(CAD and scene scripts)
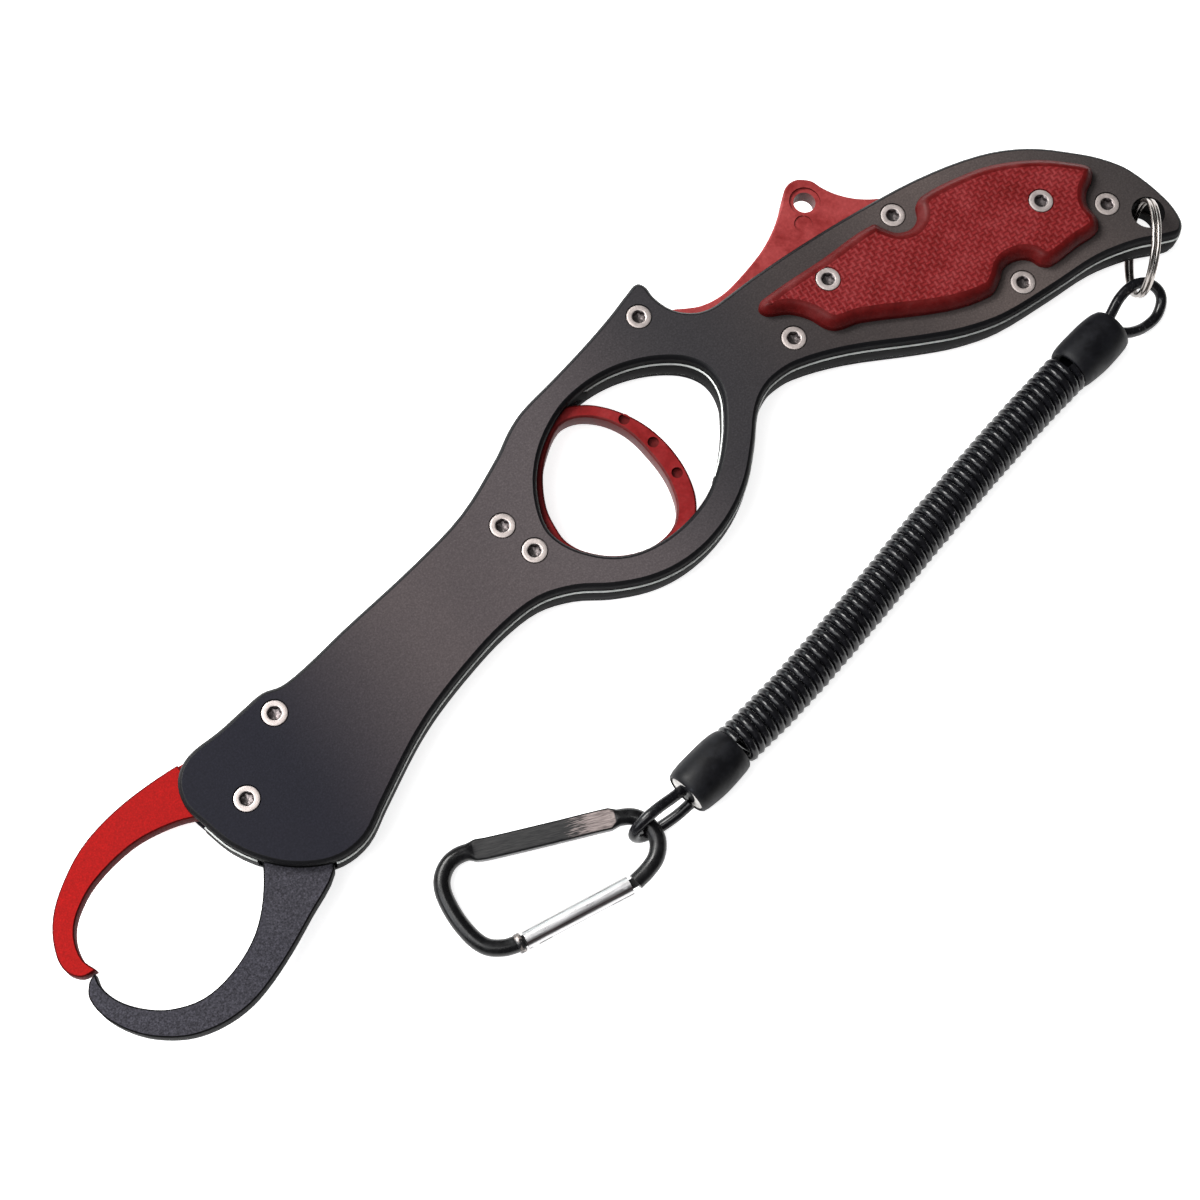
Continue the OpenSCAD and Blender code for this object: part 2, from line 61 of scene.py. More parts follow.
# The snap hook's wire, flat back and gate, in millimetres
HOOK_Z = 2.05
HOOK_WIRE = 1.75
HOOK_TIP = math.radians(-3.2)
HOOK_ROUTE = [(-147.1, -62), (-150.2, -60.9), (-152.9, -58.6), (-154.2, -54.6), (-154.3, -48.6),
              (-153, -43.6), (-149.9, -41), (-146.2, -40.8), (-141.6, -42.9), (-129, -48),
              (-117, -52.8), (-113.9, -54.7), (-112.5, -57.8), (-112.8, -61.1), (-115, -63.7),
              (-118, -64.9), (-121.35, -65.5)]
FLAT_FROM = Vector((-144.6, -42.1, 0))
FLAT_TO = Vector((-117.4, -52.8, 0))
GATE_A = Vector((-122.6, -65.3, HOOK_Z))
GATE_B = Vector((-145.8, -62.2, HOOK_Z))
GATE_U = (GATE_B - GATE_A).normalized()


# ---- camera

CAMERA_PLACE = (-0.2016777, -0.1200507, 0.467811)
CAMERA_RIGHT = (0.810959, -0.582384, 0.056335)
CAMERA_UP = (0.541107, 0.783126, 0.306457)
CAMERA_BACK = (-0.222594, -0.218041, 0.950216)
LENS = 71.03


def place_camera():
    data = bpy.data.cameras.new("camera")
    data.sensor_width = 36
    data.sensor_fit = "HORIZONTAL"
    data.lens = LENS
    data.clip_start = 0.01
    data.clip_end = 20
    cam = bpy.data.objects.new("camera", data)
    turn = Matrix((CAMERA_RIGHT, CAMERA_UP, CAMERA_BACK)).transposed().to_4x4()
    cam.matrix_world = Matrix.Translation(CAMERA_PLACE) @ turn
    bpy.context.scene.collection.objects.link(cam)
    bpy.context.scene.camera = cam


place_camera()
bpy.context.scene.view_settings.view_transform = "Standard"


# ---- mesh helpers

def new_piece(name, verts, faces, materials, smooth_angle=35, face_material=None):
    mesh = bpy.data.meshes.new(name)
    mesh.from_pydata([tuple(v) for v in verts], [], faces)
    for m in materials:
        mesh.materials.append(m)
    if face_material is not None:
        mesh.polygons.foreach_set("material_index", face_material)
    obj = bpy.data.objects.new(name, mesh)
    bpy.context.scene.collection.objects.link(obj)
    finish_shading(mesh, smooth_angle)
    return obj


def finish_shading(mesh, angle=35):
    """Smooth shading, but level faces stay flat so that their rims can't tint them."""
    mesh.set_sharp_from_angle(angle=math.radians(angle))
    mesh.polygons.foreach_set("use_smooth", [abs(p.normal.z) < 0.9995 for p in mesh.polygons])
    mesh.update()


def outward(obj, angle=40):
    """Turns every face outwards."""
    bm = bmesh.new()
    bm.from_mesh(obj.data)
    bmesh.ops.recalc_face_normals(bm, faces=bm.faces)
    bm.to_mesh(obj.data)
    bm.free()
    finish_shading(obj.data, angle)
    return obj


def wall_faces(rows, sides, closed=False):
    """Quads between neighbouring rows, where a row is one turn of points round the piece."""
    out = []
    for j in range(rows if closed else rows - 1):
        j2 = (j + 1) % rows
        for k in range(sides):
            k2 = (k + 1) % sides
            out.append((j * sides + k, j * sides + k2, j2 * sides + k2, j2 * sides + k))
    return out


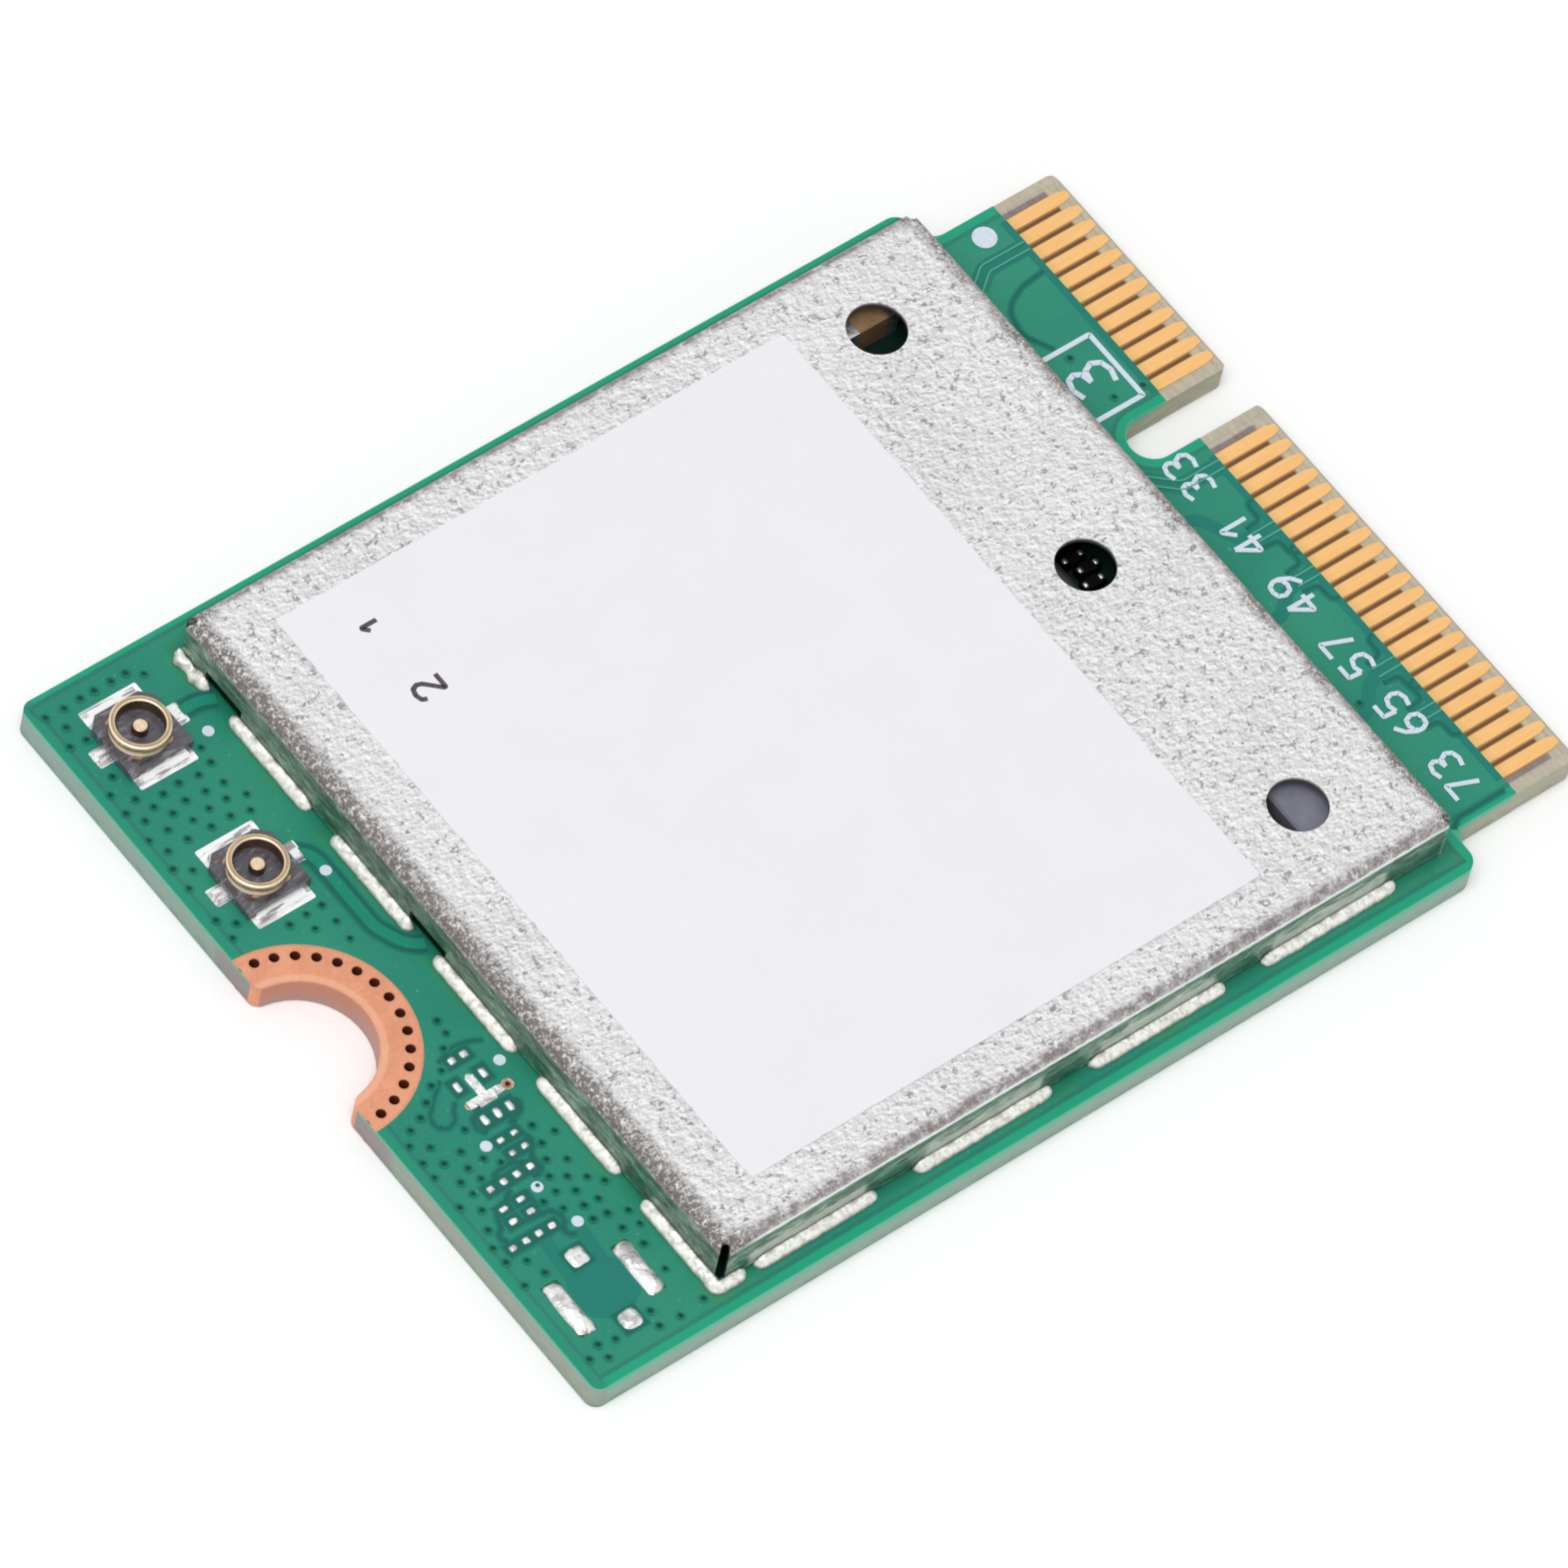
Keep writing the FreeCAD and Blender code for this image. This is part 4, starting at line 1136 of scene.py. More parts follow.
@dataclass
class DotTool(NodeTool):
    """Small round dots at points, each a little different in size."""

    name: str = "dots"
    INPUTS = {"Radius": "Float", "Thickness": "Float", "Spread": "Float", "Sides": "Int",
              "Seed": "Int"}

    def lay_out(self, given: dict[str, Wire]) -> bpy.types.Node:
        """Fills the tree from its inputs, up to the node with the finished geometry."""
        node, take = self.graph.node, self.graph.take
        disc = node("GeometryNodeMeshCylinder", {"fill_type": "TRIANGLE_FAN"}, {
            "Vertices": given["Sides"], "Side Segments": 1, "Fill Segments": 1,
            "Radius": given["Radius"], "Depth": given["Thickness"]})
        parts = node("ShaderNodeSeparateXYZ", values={0: node("GeometryNodeInputPosition")})
        marked = node(
            "GeometryNodeStoreNamedAttribute", {"data_type": "FLOAT", "domain": "POINT"},
            {"Geometry": disc, "Name": DOT_REACH,
             "Value": take(parts, 0).span(take(parts, 1)) / given["Radius"]})
        size = take(node("FunctionNodeRandomValue", {"data_type": "FLOAT"}, {
            "Min": 1 - given["Spread"], "Max": 1 + given["Spread"], "Seed": given["Seed"]}), 1)
        scale = node("ShaderNodeCombineXYZ", values={0: size, 1: size, 2: 1.0})
        return node("GeometryNodeInstanceOnPoints", values={
            "Points": given["Geometry"], "Instance": marked, "Scale": scale})

    def lay(self, name: str, points: Sequence[Point], height: float, slot: Slot,
            **values: object) -> None:
        """Lays one piece of dots.

        Args:
            name: the piece's name.
            points: each dot's centre.
            height: the dots' middle height.
            slot: the record's slot for its finish.
            values: the other named inputs' values.
        """
        self.run(Bench.mesh(name, [(x, y, height) for x, y in points]), slot, **values)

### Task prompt
Report how many lines of the data hold the string "More"; give only the number.

### Task result
2